Long-term Vision (2027+)

AI Race Engineer

Virtual race engineer providing:
  • Real-time strategy advice
  • Pit stop recommendations
  • Overtaking opportunity alerts
  • Setup suggestions

Fantasy F1 Integration

Connect to fantasy leagues:
  • Optimal lineup suggestions
  • Captain picks based on predictions
  • Differential driver recommendations

Betting Odds Comparison

Compare ML predictions vs bookmaker odds:
  • Value bet identification
  • Edge detection
  • Historical ROI tracking

Community Features

Social and community elements:
  • Prediction competitions
  • Leaderboards
  • Discussion forums
  • Shared custom models

Technical Debt & Refactoring

Code Quality Improvements Needed:
  1. Testing: Add unit tests and integration tests (currently 0% coverage)
  2. Documentation: Improve inline code documentation
  3. Type Hints: Add Python type annotations throughout
  4. Error Handling: Better exception handling and logging
  5. Config Management: Move hardcoded values to config files
  6. API Versioning: Implement proper API versioning (v1, v2, etc.)

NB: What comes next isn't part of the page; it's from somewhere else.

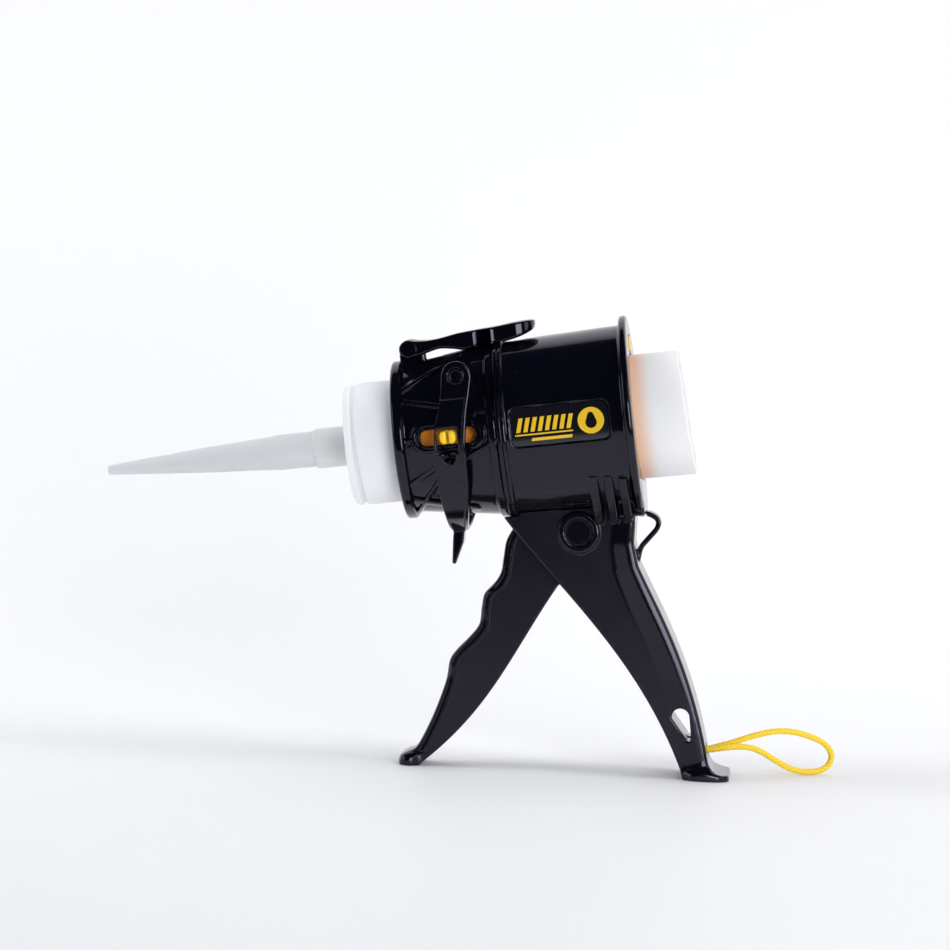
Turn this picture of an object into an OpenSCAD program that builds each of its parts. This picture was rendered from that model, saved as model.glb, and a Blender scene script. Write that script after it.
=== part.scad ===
// Compact cartridge gun: barrel, grip and trigger around a 310 ml cartridge.
// Gun frame: x runs back along the barrel from the nose's front face, z is up, y = 0 is the mid plane.
// stand() leans the gun forward until it rests on the trigger's tip and the handle's foot.

/* [Cartridge] */
// Outer diameter of the cartridge tube
tube_d = 50; // [49.6:0.1:50.2]
// Wall thickness of the cartridge tube
tube_wall = 1.4; // [1.2:0.1:1.6]
// How far the tube stands out behind the gun
tail_l = 21; // [5:1:60]
// Length of the nozzle's taper
nozzle_l = 70; // [40:1:80]

/* [Barrel] */
// Length of nose and barrel together
gun_l = 97.2; // [97:0.1:99]
// Outer radius of the barrel behind its front bead
barrel_r1 = 35.8; // [35.6:0.1:36]
// Outer radius of the barrel in front of its rear flange
barrel_r2 = 37.6; // [37.4:0.1:38]
// Inner radius of the barrel
barrel_ri = 33; // [32.8:0.1:33]
// Radius of the rear flange
flange_r = 41.3; // [40:0.1:43]

/* [Trigger] */
// Angle of the trigger's full squeeze in degrees
squeeze = 26; // [24:1:26]
// Distance from the pivot to the drive pin
drive_r = 14; // [13.8:0.1:14.2]
// Half thickness of the trigger blade
trigger_w = 9.3; // [8.5:0.1:9.4]

/* [Handle] */
// Half thickness of the handle over its side plates
web_w = 13.5; // [13:0.1:15]
// Half thickness of the rounded spine
spine_w = 15.3; // [14:0.1:16]
// Half width of the foot
foot_w = 16.5; // [15:0.5:20]

/* [Stance] */
// Forward lean of the barrel on its two feet in degrees
lean = 8.25; // [8.25]
// Diameter of the wrist cord
cord_d = 2.6; // [2:0.1:3]

/* [Hidden] */
$fn = 64;
far = 200;
black = [0.03, 0.03, 0.035];
steel = [0.62, 0.63, 0.65];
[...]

Contributing to the Roadmap

We welcome community input on priorities and new feature ideas!
1

Review Current Roadmap

Read through planned features and timelines
2

Submit Feature Requests

Open GitHub issues with:
  • Clear use case description
  • Expected impact
  • Implementation ideas (if any)
3

Vote on Priorities

React to issues with 👍 to help prioritize features
4

Contribute Code

Pick an issue and submit a pull request:
  • Fork the repository
  • Create feature branch
  • Implement with tests
  • Submit PR for review

Success Metrics

We measure project success through:
  • Target: 85%+ accuracy on test set
  • Current: 80% (Random Forest), 85.9% (V2 Enhanced)
  • Goal: 90%+ with neural networks

Get Involved

GitHub Repository

Star, fork, and contribute to the project

Feature Requests

Suggest new features and improvements

Bug Reports

Report issues and help improve quality

Discussions

Join conversations about F1 analytics
This roadmap reflects the current development priorities as of March 2026. Features and timelines may adjust based on progress and feedback.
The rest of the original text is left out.